Blog Post

“Bathroom” Controversy Heads to Supreme Court

200352787-001In yet another reason why the faithful must be extremely careful when casting their vote for president next week, an evenly divided Supreme Court is set to make another major ruling next June in a case involving the right of transgendered students to use school bathrooms that correspond to their perceived gender.

Fox News is reporting on the decision by the U.S. Supreme Court to take up the case of Gloucester County School Board v. G.G. which involves a female student named Gavin Grimm who identifies as a male.

Grimm, a 17 year-old senior, was permitted to use the boys’ restroom for a few weeks in 2014 until parents complained. The local school board decided to adopt a policy requiring students to use the restroom that corresponds to their biological gender or to use a private, single-stall restroom.

Grimm decided to sue, and is now backed by the Obama administration which issued a “Dear Colleague” letter this summer instructing schools to allow students to use the restroom that corresponds to their “gender identity” rather than to their biological gender. The administration claims that refusal to comply violates Title IX, a federal law that bars sex discrimination in schools.

The high court granted certiorari [an agreement to revisit the ruling of a lower court] in the case, but is limiting the ruling to deciding if the “Dear Colleague” letter carries the force of law and whether or not the administration’s Title IX argument is valid.

Although a 3-judge panel of the 4th U.S. Circuit Court of Appeals ruled in favor of Grimm, the Supreme Court voted 5-3 to grant an emergency appeal from the school board to put the issue on hold until the high court can decide on whether or not to hear the case. In that ruling, Justice Stephen Breyer, who usually rules with the liberal wing of the Court, sided instead with the four conservative justices to “preserve the status quo” and leave current school bathroom policy in effect until the Court decided whether or not to take on the issue. However, he clearly stated that he did so only out of courtesy and not because he agreed with the school board’s position in the case.

The Court’s decision to take up the case pleased Gloucester County school board chairman Troy Andersen who praised the court for agreeing to hear such a difficult case. "The board looks forward to explaining to the Court that its restroom and locker room policy carefully balances the interests of all students and parents in the Gloucester County school system," Andersen told Fox.

Alliance Defending Freedom (ADF), a non-profit litigation organization, filed a friend-of-the-court brief with the U.S. Supreme Court on behalf of 8,914 concerned parents, students, grandparents, and community members, as well as more than 40 state family policy councils, all of whom support the school district’s policy that protects the privacy and dignity of every student on campus.

“Schools have a duty to protect the privacy and safety of all students,” said ADF Senior Counsel Gary McCaleb. “That’s a compelling reason for the Supreme Court to review the 4th Circuit’s decision in this case, especially when other courts—including the 4th Circuit itself previously—have upheld that principle. In light of the right to bodily privacy, federal law should not be twisted to require that a male be given access to the girls’ facilities, or a female to the boys’ facilities. The Supreme Court should reverse the 4th Circuit’s ruling, which is out of step with the law and previous federal court precedent.”

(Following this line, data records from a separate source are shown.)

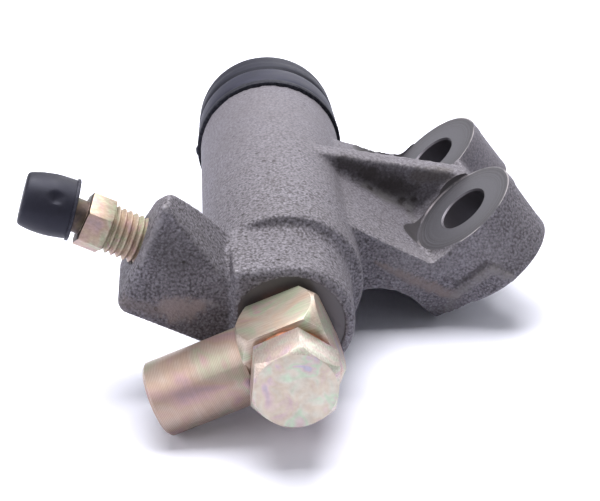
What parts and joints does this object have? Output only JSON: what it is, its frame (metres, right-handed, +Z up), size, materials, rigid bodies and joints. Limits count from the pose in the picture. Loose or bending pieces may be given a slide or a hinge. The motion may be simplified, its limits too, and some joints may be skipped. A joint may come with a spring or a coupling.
{
  "type": "clutch slave cylinder",
  "caption": "Cast iron hydraulic slave cylinder with bored barrel, side ears, bleed screw under a rubber cap, banjo union and a boot over its pushrod.",
  "frame": {"origin": "midway between the axes of the two mounting holes, on the mounting face", "axes": "+Y along the bore towards the pushrod end, +Z up as the part lies on a bench on its union stub, flange foot and boot lip, +X towards the mounting ears"},
  "size_m": [0.1097, 0.1426, 0.0468],
  "materials": {
    "cast_iron": "sand-cast skin with machined faces",
    "piston_alloy": "turned",
    "seal_rubber": "smooth",
    "plain_steel": "plain",
    "spring_steel": "black oiled",
    "zinc_fastener": "yellow zinc plate",
    "zinc_bolt": "yellow zinc plate",
    "zinc_union": "yellow zinc plate over a drawn bar",
    "zinc_bleeder": "yellow zinc plate",
    "copper": "annealed copper",
    "boot_rubber": "matte",
    "cap_rubber": "matte"
  },
  "bodies": {
    "cylinder": {"cylinder_body": "cast_iron", "union_bolt": "zinc_bolt", "pipe_union": "zinc_union", "head_gasket": "copper", "body_gasket": "copper", "retaining_ring": "spring_steel", "dust_boot": "boot_rubber", "return_spring": "plain_steel"},
    "piston": {"piston": "piston_alloy", "primary_cup": "seal_rubber", "secondary_cup": "seal_rubber", "spring_seat": "plain_steel", "pushrod": "plain_steel", "lock_nut": "zinc_fastener", "rod_end": "plain_steel"},
    "bleed_screw": {"bleed_screw": "zinc_bleeder"},
    "bleed_cap": {"bleed_cap": "cap_rubber"}
  },
  "joints": [
    {"name": "piston_slide", "type": "slide", "parent": "cylinder", "child": "piston", "axis": [0, 1, 0], "range_m": [-0.014, 0], "stiffness_N_per_m": 600, "springref_m": 0.014, "deforming": ["return_spring", "dust_boot"]},
    {"name": "bleed_turn", "type": "hinge", "parent": "cylinder", "child": "bleed_screw", "pos_m": [-0.04746, -0.04335, 0.00627], "axis": [-0.8949, 0, 0.4462], "range_deg": [0, 180]},
    {"name": "cap_pull", "type": "slide", "parent": "bleed_screw", "child": "bleed_cap", "axis": [-0.8949, 0, 0.4462], "range_m": [0, 0.015]}
  ]
}
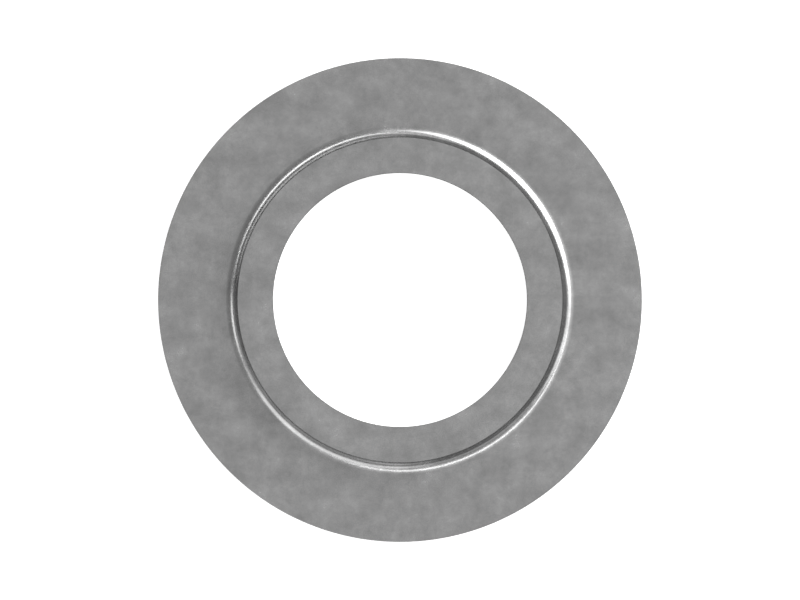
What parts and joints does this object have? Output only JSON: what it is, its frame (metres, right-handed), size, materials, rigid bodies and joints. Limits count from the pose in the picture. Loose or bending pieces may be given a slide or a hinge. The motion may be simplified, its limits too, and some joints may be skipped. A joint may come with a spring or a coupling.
{
  "type": "reducing washer",
  "caption": "Round pressed steel washer: a flat flange with a raised centre, filleted at its foot, and a hole through it, to step a large panel hole down to a smaller fitting.",
  "frame": {"origin": "on the washer's axis, at the back face of the flange, on which it rests", "axes": "+Z along the axis, towards the raised centre; the part is round, so +X and +Y are any two directions across it"},
  "size_m": [0.043, 0.043, 0.0036],
  "materials": {
    "zinc_plated_steel": "satin zinc plate with a faint cloudy mottle"
  },
  "bodies": {
    "root": {"washer": "zinc_plated_steel"}
  },
  "joints": []
}
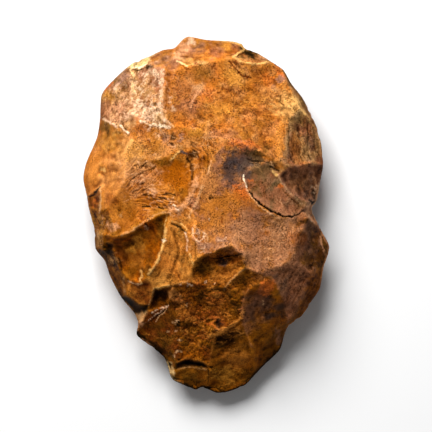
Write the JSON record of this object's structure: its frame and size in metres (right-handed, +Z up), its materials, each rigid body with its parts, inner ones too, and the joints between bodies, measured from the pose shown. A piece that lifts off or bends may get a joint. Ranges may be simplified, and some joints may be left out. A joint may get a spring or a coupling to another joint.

As for Grimm, he did not want the case to go to the Supreme Court.

"I never thought that my restroom use would ever turn into any kind of national debate," Grimm said after the court announced it will hear his case. "The only thing I ever asked for was the right to be treated like everyone else. While I'm disappointed that I will have to spend my final school year being singled out and treated differently from every other guy, I will do everything I can to make sure that other transgender students don't have to go through the same experience."

The Supreme Court has heard several critical cases in recent years that have severely affected the moral fabric of the nation. Most notably is the case which led to the legalization of same-sex marriage, as well as this summer’s ruling which struck down a Texas abortion clinic law and which will now allow the abortion industry to overturn common sense safety laws in dozens of states where clinics had been forced to closed.

The ruling in the Grimm case will be equally momentous and could permanently change our way of life and put our privacy rights at risk in schools and public places.

This is all the more reason why we must look beyond personalities in this year’s election and focus on party platform in order to elect a president who will nominate non-ideological justices who will enforce the Constitution as our Founders intended.